The RFQ should state whether the buyer needs lot labels, shipment reports, inspection reports, material certificates, cavity records, or serialized records. Without that scope, suppliers may quote a basic inspection package when the buyer expects a more detailed traceability package.
After launch, feedback control helps keep the process inside the approved window. Neway can review inspection trends, nonconforming part records, operator feedback, tool maintenance notes, customer feedback, and corrective action records to identify recurring issues.
For injection molded parts, feedback may lead to adjusted process windows, gate or vent maintenance, resin handling changes, or fixture updates. For die cast and machined parts, feedback may lead to tool maintenance, machining fixture changes, burr-control updates, or revised inspection frequency. For assembled parts, feedback may lead to updated work instructions, torque control, or packaging changes.
The buyer implication is that production quality is easier to maintain when the RFQ and drawing define measurable controls. If the buyer only describes quality in broad language, the control plan may miss the feature that matters most in assembly or field use.

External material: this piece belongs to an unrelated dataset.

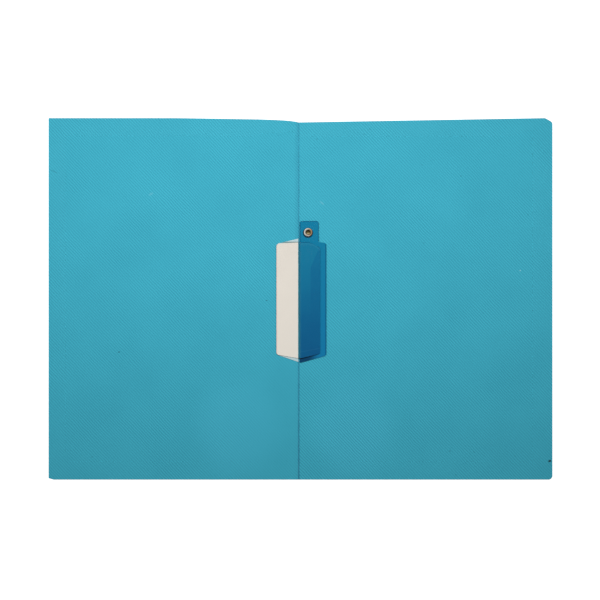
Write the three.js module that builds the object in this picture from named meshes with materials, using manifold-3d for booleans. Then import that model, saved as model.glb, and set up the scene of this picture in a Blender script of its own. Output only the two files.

A useful RFQ should include the drawing revision, critical dimensions, material grade, approved suppliers if any, surface finish requirements, inspection method, sampling level, report format, packaging requirements, expected annual volume, lot size, and traceability level. Buyers should also identify which records must be provided with each shipment.
If the part is still in development, CNC machining prototyping can help validate critical dimensions and inspection methods before tooling. Once tooling is released, the same critical-to-quality features should carry forward into first-article inspection, process control, and production traceability.